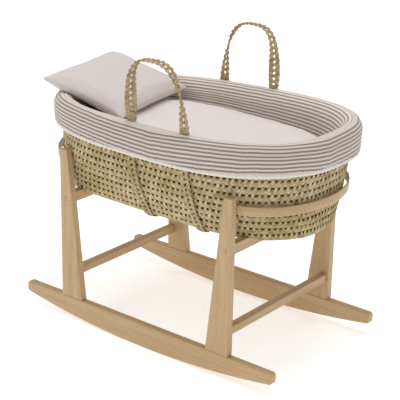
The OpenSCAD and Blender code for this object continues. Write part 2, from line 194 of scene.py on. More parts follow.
# Lacquered beech, planed: warm light brown, straight pores that show as short darker dashes, a satin shine
def makeBeech(name, axis):
    # noise stretched along the board's axis for the figure, and the same noise much finer for the pores
    material, tree = newMaterial(name)
    coordinates = addNode(tree, "TexCoord").outputs["UV" if axis == "uv" else "Object"]
    long, fine = 3.5, 95.0            # streaks about 280 mm long and 10 mm across
    scale = {"x": (long, fine, fine), "y": (fine, long, fine),
             "z": (fine, fine, long), "uv": (long, fine, 1)}[axis]
    streak = addNode(tree, "Mapping", None, {"Vector": coordinates, "Scale": scale})
    streaks = addNode(tree, "TexNoise", None, {"Vector": streak.outputs[0], "Scale": 1.0, "Detail": 5.0,
                                               "Roughness": 0.6, "Distortion": 0.35})
    # pores 7 mm long and 1.2 mm across, coarser than the real 3 by 0.2 mm so that they show
    pore = addNode(tree, "Mapping", None, {"Vector": coordinates, "Scale": tuple(
        v * (40 if v == long else 9) for v in scale)})
    pores = addNode(tree, "TexNoise", None, {"Vector": pore.outputs[0], "Scale": 1.0, "Detail": 1.0})
    dash = addNode(tree, "ValToRGB", {"stops": [(0.60, 0.0), (0.72, 1.0)]}, {"Fac": pores.outputs[0]})
    broad = addNode(tree, "TexNoise", None, {"Vector": coordinates, "Scale": 5.0, "Detail": 2.0})
    wood = addNode(tree, "ValToRGB", {"stops": [(0.28, "#bea27a"), (0.5, "#c8ad86"), (0.74, "#d1b994")]},
                   {"Fac": streaks.outputs[0]})
    warm = addNode(tree, "Mix", tinting, {0: broad.outputs[0], 6: wood.outputs[0], 7: "#f3e6d6"})
    dark = addNode(tree, "Mix", tinting, {0: dash.outputs[0], 6: warm.outputs[2], 7: "#e2cbab"})
    finishMaterial(tree, dark.outputs[2], streaks.outputs[0], 0.15,
                   {"Roughness": 0.42, "Specular IOR Level": 0.4, "Coat Weight": 0.12, "Coat Roughness": 0.3})
    return material


# Dried palm leaf strips, wound or plaited: straw to olive from strip to strip, matt, with fine long ribs
def makePalm(name, colours, shade):
    # the uv's u counts strips and v runs along them: u's whole part picks a strip's colour, and its fraction
    # is the place across the strip; shade is how dark the painted shade at a strip's edges goes
    material, tree = newMaterial(name)
    uv = addNode(tree, "TexCoord").outputs["UV"]
    split = addNode(tree, "SeparateXYZ", None, {0: uv})
    index = addNode(tree, "Math", {"operation": "FLOOR"}, {0: split.outputs[0]})
    across = addNode(tree, "Math", {"operation": "FRACT"}, {0: split.outputs[0]})
    tint = addNode(tree, "TexWhiteNoise", {"noise_dimensions": "1D"}, {"W": index.outputs[0]})
    straw = addNode(tree, "ValToRGB", {"stops": colours}, {"Fac": tint.outputs[0]})
    # painted shade: the strip's edges fall away, so their colour is darkened as if they catch less light
    edge = addNode(tree, "ValToRGB", {"stops": [(0.0, shade), (0.22, 1.0), (0.8, 1.0), (1.0, shade)]},
                   {"Fac": across.outputs[0]})
    edgeShadePainted = addNode(tree, "Mix", tinting, {0: 1.0, 6: straw.outputs[0], 7: edge.outputs[0]})
    place = addNode(tree, "TexCoord").outputs["Object"]
    blotch = addNode(tree, "TexNoise", None, {"Vector": place, "Scale": 55.0, "Detail": 3.0})
    spotted = addNode(tree, "ValToRGB", {"stops": [(0.3, "#c4b594"), (0.62, "#ffffff")]},
                      {"Fac": blotch.outputs[0]})
    mixed = addNode(tree, "Mix", tinting, {0: 0.55, 6: edgeShadePainted.outputs[2], 7: spotted.outputs[0]})
    broad = addNode(tree, "TexNoise", None, {"Vector": place, "Scale": 9.0, "Detail": 2.0})
    olive = addNode(tree, "ValToRGB", {"stops": [(0.42, 0.0), (0.7, 1.0)]}, {"Fac": broad.outputs[0]})
    final = addNode(tree, "Mix", tinting, {0: olive.outputs[0], 6: mixed.outputs[2], 7: "#e9e6cd"})
    rib = addNode(tree, "Mapping", None, {"Vector": uv, "Scale": (5.0, 0.6, 1.0)})
    ribs = addNode(tree, "TexNoise", None, {"Vector": rib.outputs[0], "Scale": 1.0, "Detail": 2.0})
    finishMaterial(tree, final.outputs[2], ribs.outputs[0], 0.7,
                   {"Roughness": 0.72, "Specular IOR Level": 0.3})
    return material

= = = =

## WORK TO COMPLETE
Select every line of the material above holding the word "from" and copy it.

## REPLY
The OpenSCAD and Blender code for this object continues. Write part 2, from line 194 of scene.py on. More parts follow.
# Dried palm leaf strips, wound or plaited: straw to olive from strip to strip, matt, with fine long ribs